■ **Exercise material**
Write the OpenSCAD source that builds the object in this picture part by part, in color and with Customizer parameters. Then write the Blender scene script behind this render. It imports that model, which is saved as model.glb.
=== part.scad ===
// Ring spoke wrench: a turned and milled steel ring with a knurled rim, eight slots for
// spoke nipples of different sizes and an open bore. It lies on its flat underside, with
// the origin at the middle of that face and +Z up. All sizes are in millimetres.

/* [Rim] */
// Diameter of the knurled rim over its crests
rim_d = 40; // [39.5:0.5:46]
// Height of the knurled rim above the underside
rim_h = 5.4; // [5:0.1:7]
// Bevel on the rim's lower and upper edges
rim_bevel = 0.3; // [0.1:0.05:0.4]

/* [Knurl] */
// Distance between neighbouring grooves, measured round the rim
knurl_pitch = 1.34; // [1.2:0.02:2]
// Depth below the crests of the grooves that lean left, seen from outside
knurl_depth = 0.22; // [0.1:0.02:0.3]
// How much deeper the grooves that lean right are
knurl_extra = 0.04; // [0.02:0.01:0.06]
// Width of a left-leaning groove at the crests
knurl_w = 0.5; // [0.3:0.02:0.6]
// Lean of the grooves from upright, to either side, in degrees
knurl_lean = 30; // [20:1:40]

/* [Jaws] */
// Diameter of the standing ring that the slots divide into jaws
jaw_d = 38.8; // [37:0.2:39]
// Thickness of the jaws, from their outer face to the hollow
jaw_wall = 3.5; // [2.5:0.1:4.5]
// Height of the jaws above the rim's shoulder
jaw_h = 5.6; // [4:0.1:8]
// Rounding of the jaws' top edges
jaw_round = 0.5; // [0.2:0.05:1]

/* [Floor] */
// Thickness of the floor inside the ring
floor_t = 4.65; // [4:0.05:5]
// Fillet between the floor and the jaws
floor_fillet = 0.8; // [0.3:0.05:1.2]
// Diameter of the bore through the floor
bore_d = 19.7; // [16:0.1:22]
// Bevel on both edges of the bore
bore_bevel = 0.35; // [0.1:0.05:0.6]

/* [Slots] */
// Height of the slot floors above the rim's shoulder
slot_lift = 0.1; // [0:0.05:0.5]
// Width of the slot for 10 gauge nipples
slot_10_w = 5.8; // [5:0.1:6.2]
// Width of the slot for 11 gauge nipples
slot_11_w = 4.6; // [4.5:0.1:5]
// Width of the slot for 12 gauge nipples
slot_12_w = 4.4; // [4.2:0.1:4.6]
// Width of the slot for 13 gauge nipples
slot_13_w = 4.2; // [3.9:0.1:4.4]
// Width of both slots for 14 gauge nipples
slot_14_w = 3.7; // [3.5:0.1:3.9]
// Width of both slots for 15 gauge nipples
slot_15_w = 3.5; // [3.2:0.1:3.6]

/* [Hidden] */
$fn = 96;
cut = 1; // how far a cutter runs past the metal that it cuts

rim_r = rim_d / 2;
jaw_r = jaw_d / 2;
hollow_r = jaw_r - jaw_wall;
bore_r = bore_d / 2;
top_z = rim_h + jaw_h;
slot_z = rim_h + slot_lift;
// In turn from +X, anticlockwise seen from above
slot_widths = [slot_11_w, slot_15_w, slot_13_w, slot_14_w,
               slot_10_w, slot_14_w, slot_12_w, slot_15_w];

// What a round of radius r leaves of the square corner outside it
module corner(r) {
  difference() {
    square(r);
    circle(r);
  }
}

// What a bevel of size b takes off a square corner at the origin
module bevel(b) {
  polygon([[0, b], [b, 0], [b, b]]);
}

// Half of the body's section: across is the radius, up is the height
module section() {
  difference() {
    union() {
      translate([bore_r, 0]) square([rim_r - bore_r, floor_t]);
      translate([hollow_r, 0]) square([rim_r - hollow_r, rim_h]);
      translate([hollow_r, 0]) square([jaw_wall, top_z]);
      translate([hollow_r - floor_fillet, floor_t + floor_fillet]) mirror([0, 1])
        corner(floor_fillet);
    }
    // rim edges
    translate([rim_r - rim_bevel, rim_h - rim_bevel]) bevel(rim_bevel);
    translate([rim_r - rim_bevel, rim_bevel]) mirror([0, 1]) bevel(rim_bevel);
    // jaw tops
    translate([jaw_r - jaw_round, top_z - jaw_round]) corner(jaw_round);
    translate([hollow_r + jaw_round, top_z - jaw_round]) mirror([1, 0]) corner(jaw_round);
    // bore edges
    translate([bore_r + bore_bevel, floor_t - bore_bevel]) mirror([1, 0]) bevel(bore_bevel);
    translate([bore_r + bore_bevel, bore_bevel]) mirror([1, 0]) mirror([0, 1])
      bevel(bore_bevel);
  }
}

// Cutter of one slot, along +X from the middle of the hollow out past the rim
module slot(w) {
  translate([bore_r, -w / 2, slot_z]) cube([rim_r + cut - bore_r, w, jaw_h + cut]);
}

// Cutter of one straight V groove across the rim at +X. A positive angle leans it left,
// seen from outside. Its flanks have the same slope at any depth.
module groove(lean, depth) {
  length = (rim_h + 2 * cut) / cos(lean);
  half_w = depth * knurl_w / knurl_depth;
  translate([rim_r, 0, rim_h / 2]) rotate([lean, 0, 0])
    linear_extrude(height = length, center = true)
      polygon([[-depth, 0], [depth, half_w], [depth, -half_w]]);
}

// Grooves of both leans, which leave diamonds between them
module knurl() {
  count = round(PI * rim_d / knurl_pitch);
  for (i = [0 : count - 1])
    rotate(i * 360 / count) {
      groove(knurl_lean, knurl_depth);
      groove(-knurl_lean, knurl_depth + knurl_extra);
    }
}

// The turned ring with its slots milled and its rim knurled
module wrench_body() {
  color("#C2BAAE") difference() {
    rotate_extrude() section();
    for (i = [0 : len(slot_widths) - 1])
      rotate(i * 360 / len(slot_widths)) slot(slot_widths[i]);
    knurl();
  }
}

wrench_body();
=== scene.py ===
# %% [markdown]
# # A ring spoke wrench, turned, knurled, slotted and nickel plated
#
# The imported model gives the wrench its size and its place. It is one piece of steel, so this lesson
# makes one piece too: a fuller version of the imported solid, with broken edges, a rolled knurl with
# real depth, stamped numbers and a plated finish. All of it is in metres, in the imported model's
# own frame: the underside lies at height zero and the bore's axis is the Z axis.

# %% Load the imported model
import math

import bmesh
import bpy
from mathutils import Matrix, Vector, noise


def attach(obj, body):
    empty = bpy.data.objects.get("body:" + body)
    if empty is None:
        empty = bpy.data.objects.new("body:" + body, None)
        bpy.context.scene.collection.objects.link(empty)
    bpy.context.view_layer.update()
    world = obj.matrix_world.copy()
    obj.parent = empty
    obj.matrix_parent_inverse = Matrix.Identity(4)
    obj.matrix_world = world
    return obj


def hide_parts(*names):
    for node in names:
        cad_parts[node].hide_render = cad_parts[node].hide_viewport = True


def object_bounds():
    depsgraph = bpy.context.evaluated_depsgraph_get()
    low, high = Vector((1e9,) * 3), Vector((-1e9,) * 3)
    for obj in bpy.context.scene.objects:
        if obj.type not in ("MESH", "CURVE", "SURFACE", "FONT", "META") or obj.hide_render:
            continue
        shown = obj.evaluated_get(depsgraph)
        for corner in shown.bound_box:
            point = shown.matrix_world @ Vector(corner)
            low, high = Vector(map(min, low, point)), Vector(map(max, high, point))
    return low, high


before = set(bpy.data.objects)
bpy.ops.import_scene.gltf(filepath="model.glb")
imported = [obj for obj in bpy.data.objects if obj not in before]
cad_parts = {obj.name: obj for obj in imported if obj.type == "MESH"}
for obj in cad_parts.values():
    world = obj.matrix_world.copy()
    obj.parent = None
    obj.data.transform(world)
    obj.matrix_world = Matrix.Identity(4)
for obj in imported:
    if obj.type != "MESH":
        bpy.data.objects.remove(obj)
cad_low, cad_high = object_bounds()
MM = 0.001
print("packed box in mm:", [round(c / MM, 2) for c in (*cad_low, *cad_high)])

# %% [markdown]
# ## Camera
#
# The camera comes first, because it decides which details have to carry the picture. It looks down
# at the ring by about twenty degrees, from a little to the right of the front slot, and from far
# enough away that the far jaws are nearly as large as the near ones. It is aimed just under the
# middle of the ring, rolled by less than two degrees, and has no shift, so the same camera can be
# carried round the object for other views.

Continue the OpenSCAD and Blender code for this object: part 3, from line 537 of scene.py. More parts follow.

■ **Requirements**
In the listing above, find the line containing "before = set(bpy.data.objects)" and the line containing "obj.parent = None", then quote both, plus every line between them, exactly as written.

■ **Right answer**
before = set(bpy.data.objects)
bpy.ops.import_scene.gltf(filepath="model.glb")
imported = [obj for obj in bpy.data.objects if obj not in before]
cad_parts = {obj.name: obj for obj in imported if obj.type == "MESH"}
for obj in cad_parts.values():
    world = obj.matrix_world.copy()
    obj.parent = None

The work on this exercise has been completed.